↓↓↓

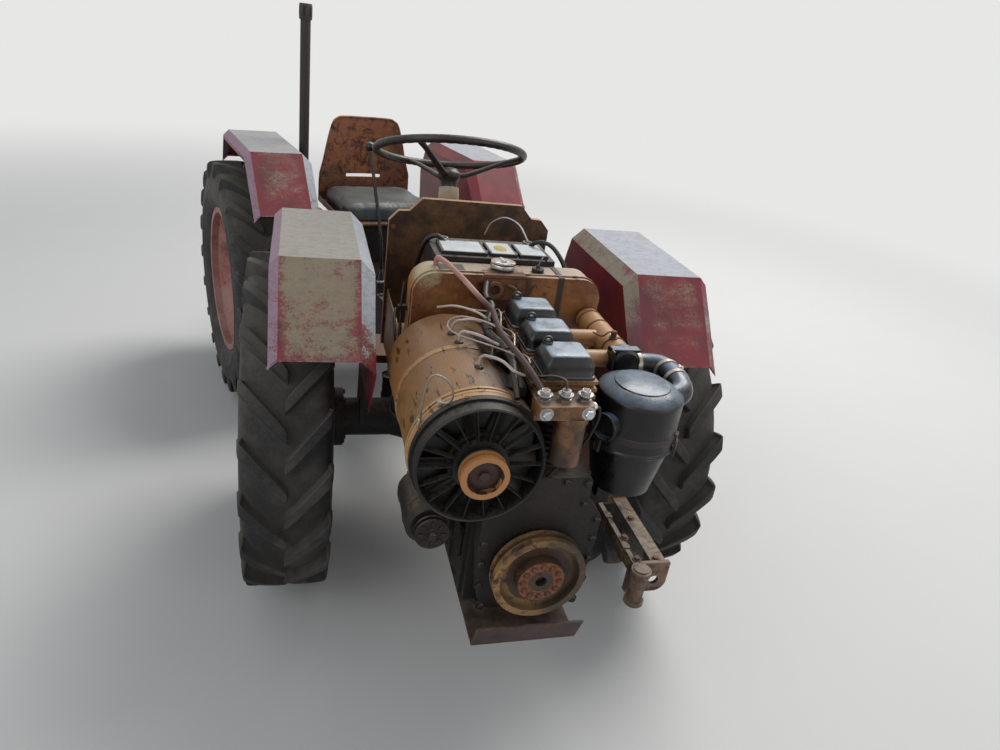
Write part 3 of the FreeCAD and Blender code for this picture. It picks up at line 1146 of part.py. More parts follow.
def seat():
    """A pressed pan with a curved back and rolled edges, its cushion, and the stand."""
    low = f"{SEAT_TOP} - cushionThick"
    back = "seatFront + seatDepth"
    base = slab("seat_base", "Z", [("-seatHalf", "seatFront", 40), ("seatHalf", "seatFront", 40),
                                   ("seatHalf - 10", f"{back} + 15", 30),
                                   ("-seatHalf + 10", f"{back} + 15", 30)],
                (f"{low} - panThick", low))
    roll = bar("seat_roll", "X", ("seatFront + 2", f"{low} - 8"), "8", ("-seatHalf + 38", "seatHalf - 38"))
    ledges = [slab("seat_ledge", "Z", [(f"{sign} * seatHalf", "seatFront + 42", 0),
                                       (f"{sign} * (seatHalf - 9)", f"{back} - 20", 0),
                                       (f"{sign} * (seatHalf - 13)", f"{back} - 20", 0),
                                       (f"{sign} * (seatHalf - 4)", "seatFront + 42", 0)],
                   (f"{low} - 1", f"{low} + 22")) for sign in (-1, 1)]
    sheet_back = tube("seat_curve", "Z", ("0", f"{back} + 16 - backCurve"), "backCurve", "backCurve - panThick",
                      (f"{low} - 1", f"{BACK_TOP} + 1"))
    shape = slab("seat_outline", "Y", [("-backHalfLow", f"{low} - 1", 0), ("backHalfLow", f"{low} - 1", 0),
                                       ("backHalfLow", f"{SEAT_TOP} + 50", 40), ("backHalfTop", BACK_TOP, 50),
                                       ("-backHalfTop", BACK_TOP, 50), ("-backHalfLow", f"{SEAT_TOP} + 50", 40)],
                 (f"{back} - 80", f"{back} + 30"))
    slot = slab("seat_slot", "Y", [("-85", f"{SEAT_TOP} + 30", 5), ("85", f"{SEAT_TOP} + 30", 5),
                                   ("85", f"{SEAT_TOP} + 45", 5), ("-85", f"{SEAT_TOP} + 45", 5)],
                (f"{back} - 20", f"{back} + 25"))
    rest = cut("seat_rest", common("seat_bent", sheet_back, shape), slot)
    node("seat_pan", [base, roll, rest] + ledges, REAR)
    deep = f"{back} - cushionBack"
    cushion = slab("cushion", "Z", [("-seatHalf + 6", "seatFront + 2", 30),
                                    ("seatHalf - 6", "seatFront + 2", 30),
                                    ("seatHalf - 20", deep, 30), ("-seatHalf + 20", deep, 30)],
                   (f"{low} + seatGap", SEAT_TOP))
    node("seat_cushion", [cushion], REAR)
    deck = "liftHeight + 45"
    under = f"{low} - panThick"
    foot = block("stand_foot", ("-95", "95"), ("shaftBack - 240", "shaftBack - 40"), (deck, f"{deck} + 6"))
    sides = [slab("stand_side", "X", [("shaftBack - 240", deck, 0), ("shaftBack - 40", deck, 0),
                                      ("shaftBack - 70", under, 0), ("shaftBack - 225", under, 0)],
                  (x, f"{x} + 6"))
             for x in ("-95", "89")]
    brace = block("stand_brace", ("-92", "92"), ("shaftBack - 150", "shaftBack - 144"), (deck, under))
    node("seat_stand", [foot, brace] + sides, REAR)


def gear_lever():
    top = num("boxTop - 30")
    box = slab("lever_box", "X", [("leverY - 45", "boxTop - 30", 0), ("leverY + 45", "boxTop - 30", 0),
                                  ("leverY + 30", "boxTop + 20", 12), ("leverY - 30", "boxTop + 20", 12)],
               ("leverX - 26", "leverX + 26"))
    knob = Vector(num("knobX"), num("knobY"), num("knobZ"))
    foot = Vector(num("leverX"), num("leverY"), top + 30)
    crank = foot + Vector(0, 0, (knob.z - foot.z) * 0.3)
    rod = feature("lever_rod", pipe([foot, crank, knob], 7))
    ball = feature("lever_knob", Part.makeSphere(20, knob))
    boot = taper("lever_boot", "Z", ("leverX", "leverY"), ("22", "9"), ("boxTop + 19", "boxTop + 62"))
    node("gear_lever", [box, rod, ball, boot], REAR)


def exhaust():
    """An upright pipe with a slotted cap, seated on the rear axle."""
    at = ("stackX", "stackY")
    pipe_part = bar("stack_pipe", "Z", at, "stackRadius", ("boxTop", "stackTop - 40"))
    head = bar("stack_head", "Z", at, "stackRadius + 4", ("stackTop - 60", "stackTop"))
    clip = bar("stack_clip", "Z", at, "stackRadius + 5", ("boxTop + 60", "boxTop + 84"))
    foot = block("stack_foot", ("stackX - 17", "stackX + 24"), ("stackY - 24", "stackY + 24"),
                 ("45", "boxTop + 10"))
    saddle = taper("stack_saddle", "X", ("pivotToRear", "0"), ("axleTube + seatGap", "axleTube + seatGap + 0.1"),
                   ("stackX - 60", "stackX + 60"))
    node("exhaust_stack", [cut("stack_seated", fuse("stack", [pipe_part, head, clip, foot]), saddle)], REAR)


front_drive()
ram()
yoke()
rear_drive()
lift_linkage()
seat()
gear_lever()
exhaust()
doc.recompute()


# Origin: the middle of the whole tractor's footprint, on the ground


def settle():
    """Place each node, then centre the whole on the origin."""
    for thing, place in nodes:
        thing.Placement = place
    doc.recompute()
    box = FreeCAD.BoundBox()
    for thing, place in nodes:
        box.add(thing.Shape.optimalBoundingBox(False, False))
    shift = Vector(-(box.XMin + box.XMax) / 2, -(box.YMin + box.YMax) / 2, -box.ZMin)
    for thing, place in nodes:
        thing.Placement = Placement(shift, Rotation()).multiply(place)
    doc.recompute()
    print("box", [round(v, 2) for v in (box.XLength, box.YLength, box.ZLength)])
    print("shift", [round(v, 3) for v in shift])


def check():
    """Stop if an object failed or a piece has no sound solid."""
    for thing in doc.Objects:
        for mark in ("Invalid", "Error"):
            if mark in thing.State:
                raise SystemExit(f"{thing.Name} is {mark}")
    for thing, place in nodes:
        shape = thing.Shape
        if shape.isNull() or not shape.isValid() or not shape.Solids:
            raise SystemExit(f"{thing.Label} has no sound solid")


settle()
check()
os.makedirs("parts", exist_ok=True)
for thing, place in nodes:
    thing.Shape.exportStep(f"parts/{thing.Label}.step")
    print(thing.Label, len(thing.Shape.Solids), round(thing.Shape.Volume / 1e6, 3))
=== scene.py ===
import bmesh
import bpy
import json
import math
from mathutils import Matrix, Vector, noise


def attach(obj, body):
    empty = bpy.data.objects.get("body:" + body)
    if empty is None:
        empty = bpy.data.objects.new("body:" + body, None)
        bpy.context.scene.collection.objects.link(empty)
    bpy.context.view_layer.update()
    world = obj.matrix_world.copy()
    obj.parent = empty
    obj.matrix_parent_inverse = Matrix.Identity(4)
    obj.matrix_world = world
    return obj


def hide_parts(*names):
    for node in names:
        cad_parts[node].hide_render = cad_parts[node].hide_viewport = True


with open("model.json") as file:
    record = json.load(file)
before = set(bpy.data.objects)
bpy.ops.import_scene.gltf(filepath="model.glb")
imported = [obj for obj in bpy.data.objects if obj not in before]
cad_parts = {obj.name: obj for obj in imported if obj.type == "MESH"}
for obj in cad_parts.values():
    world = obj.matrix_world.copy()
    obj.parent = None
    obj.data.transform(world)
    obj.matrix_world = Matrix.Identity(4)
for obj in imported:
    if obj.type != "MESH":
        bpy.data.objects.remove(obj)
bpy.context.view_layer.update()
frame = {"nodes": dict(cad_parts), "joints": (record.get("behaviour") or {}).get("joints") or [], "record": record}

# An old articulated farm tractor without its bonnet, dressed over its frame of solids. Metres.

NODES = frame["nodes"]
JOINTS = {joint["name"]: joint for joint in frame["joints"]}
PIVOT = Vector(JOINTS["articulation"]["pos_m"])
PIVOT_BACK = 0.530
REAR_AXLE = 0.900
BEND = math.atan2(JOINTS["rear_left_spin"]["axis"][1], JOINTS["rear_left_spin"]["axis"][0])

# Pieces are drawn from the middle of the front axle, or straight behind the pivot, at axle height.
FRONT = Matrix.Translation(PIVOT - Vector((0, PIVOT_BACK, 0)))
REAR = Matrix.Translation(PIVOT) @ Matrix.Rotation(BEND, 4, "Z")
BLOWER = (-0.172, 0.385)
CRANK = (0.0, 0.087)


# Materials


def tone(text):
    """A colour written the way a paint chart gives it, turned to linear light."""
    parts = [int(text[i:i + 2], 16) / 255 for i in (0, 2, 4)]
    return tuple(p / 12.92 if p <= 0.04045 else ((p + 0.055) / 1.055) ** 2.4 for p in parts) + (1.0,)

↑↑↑

Begin with the line that has "if shape.isNull() or" in the listing above and end after the line that has "if empty is"; output those lines exactly.

▶ EXERCISE OUTPUT
        if shape.isNull() or not shape.isValid() or not shape.Solids:
            raise SystemExit(f"{thing.Label} has no sound solid")


settle()
check()
os.makedirs("parts", exist_ok=True)
for thing, place in nodes:
    thing.Shape.exportStep(f"parts/{thing.Label}.step")
    print(thing.Label, len(thing.Shape.Solids), round(thing.Shape.Volume / 1e6, 3))
=== scene.py ===
import bmesh
import bpy
import json
import math
from mathutils import Matrix, Vector, noise


def attach(obj, body):
    empty = bpy.data.objects.get("body:" + body)
    if empty is None:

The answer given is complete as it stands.